» **STATED PROBLEM**: Restate the span of lines that starts with the line containing "offset(amount=dome_sheet, side=Side.RIGHT)" and ends with the line containing "obj.parent = empty", word for word, including both, with nothing else.

» **DATA FOR THIS TASK**:
>>>>>
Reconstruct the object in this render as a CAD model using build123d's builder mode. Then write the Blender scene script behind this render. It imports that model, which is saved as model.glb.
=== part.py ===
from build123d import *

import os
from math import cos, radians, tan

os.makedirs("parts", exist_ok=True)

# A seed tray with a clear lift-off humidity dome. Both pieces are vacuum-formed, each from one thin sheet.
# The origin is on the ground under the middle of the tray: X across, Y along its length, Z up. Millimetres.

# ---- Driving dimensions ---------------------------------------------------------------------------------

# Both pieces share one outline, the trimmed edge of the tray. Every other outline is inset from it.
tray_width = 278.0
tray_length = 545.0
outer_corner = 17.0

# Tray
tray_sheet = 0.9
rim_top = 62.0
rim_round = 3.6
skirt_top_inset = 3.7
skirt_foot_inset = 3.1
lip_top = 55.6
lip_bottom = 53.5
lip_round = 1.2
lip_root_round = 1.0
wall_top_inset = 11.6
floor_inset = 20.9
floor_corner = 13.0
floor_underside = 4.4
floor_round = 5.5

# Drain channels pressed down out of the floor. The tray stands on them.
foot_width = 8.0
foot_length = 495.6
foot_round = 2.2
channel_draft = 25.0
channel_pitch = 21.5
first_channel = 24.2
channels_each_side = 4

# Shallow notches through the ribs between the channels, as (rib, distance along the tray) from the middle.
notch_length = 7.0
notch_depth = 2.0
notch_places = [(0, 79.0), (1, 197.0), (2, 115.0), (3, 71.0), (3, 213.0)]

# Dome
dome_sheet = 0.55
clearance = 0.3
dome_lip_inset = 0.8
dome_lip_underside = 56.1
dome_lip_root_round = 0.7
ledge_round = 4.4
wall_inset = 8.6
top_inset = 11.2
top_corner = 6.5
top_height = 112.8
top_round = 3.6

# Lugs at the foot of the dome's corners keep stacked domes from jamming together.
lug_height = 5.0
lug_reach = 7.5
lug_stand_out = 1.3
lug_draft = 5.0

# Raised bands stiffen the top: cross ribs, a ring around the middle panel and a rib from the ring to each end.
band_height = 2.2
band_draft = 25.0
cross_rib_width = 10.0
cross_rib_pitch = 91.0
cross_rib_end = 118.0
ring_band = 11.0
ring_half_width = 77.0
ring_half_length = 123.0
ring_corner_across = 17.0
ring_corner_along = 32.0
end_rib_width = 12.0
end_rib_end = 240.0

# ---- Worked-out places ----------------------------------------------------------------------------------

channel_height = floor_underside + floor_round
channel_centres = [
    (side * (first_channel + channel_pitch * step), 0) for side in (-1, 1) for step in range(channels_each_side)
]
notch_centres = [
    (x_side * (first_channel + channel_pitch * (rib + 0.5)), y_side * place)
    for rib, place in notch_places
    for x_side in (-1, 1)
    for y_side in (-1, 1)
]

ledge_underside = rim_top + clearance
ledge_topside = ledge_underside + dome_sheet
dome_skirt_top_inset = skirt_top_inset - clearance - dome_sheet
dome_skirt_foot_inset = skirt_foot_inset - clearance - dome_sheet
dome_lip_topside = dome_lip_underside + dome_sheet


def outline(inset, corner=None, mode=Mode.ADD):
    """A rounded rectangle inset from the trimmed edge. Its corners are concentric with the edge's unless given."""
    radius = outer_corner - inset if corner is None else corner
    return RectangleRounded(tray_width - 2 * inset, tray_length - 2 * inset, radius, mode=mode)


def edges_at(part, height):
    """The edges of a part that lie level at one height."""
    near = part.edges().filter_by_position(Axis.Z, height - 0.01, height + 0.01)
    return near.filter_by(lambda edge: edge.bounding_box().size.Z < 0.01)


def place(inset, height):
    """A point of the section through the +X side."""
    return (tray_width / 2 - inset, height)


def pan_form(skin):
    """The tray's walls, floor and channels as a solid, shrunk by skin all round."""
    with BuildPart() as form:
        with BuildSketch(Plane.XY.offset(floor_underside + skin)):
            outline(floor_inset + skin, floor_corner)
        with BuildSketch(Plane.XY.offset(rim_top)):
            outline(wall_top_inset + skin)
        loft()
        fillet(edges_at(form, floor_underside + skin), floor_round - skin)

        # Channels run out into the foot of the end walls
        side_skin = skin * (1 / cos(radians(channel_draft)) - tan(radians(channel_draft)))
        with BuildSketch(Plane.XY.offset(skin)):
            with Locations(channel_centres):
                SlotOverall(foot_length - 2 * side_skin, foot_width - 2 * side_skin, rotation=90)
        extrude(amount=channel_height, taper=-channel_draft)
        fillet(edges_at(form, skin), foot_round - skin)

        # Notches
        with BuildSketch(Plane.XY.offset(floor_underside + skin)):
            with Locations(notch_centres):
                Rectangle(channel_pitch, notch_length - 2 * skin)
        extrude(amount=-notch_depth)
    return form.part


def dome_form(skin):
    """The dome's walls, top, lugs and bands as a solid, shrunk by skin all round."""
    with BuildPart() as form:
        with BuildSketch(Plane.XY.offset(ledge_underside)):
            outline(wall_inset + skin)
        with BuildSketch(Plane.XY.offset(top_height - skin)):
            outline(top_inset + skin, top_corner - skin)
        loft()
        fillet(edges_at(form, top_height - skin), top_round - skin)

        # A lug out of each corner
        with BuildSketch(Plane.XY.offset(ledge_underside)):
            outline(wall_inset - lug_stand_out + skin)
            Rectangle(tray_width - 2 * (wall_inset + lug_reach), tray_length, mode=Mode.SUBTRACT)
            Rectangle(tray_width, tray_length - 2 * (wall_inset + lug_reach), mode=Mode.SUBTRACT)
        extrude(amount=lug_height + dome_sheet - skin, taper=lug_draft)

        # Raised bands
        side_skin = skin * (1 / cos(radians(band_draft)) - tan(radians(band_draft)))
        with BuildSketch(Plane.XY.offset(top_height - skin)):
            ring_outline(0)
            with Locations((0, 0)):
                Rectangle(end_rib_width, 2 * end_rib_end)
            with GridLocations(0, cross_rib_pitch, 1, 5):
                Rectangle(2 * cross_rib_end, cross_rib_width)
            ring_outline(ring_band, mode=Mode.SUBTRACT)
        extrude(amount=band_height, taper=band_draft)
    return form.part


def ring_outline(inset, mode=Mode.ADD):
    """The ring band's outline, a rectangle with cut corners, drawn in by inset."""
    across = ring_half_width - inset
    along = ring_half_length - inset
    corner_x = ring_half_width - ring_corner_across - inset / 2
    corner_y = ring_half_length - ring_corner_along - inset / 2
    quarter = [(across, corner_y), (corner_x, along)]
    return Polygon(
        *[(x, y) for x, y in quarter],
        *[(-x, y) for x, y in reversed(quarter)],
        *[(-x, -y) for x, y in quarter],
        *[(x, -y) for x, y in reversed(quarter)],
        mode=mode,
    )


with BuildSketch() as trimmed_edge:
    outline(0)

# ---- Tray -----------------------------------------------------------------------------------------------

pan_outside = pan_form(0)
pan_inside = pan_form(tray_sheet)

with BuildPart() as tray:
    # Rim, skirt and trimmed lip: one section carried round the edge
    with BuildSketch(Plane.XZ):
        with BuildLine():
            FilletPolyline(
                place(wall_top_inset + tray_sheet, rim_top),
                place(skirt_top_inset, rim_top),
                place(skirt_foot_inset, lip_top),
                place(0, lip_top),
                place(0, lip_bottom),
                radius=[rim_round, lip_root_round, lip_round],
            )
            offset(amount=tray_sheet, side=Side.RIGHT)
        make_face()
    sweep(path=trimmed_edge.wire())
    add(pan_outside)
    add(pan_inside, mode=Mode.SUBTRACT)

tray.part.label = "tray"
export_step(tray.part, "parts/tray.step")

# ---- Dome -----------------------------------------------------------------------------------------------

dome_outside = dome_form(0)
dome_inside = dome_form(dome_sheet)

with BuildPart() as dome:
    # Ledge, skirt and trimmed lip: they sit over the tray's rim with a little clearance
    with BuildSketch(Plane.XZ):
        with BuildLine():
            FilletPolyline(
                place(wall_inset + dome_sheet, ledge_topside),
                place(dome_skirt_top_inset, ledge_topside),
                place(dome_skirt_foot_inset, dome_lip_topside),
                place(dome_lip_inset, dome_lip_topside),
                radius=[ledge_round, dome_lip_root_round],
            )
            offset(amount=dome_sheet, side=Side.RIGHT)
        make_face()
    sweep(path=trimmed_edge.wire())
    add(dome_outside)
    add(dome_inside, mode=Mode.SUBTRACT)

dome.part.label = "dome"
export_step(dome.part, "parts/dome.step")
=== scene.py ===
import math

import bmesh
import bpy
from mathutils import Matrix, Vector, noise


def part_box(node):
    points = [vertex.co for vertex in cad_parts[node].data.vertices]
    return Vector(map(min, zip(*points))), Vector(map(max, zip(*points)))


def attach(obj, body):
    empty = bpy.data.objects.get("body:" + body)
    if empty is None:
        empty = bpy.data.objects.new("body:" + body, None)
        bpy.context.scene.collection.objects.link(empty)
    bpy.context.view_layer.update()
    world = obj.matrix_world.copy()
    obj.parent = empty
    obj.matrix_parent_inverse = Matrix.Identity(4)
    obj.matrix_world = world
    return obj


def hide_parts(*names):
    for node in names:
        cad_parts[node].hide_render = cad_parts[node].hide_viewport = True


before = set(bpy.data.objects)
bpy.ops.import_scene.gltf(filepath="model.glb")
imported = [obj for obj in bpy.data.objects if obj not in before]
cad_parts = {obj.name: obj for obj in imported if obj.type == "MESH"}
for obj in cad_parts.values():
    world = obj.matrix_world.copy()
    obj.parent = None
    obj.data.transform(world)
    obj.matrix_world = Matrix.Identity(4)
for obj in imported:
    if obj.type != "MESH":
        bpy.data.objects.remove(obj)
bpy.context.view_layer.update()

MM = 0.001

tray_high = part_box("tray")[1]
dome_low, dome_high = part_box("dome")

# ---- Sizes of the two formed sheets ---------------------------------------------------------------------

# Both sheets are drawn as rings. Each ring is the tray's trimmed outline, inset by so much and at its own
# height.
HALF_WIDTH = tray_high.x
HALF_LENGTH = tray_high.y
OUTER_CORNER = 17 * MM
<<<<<
>>>>>
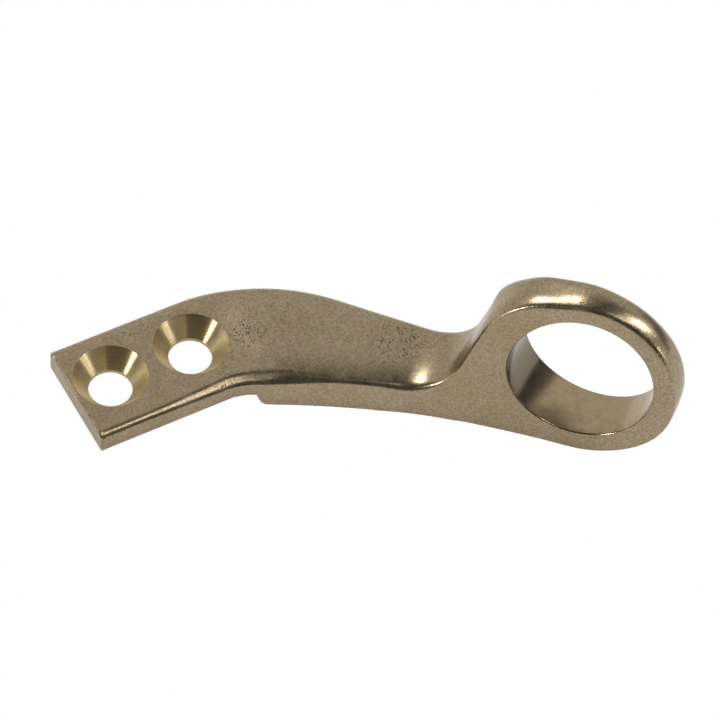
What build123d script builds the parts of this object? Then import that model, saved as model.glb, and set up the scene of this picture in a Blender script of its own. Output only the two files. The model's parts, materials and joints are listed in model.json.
<<<<<
» **REPLY TO THE EXERCISE**:
            offset(amount=dome_sheet, side=Side.RIGHT)
        make_face()
    sweep(path=trimmed_edge.wire())
    add(dome_outside)
    add(dome_inside, mode=Mode.SUBTRACT)

dome.part.label = "dome"
export_step(dome.part, "parts/dome.step")
=== scene.py ===
import math

import bmesh
import bpy
from mathutils import Matrix, Vector, noise


def part_box(node):
    points = [vertex.co for vertex in cad_parts[node].data.vertices]
    return Vector(map(min, zip(*points))), Vector(map(max, zip(*points)))


def attach(obj, body):
    empty = bpy.data.objects.get("body:" + body)
    if empty is None:
        empty = bpy.data.objects.new("body:" + body, None)
        bpy.context.scene.collection.objects.link(empty)
    bpy.context.view_layer.update()
    world = obj.matrix_world.copy()
    obj.parent = empty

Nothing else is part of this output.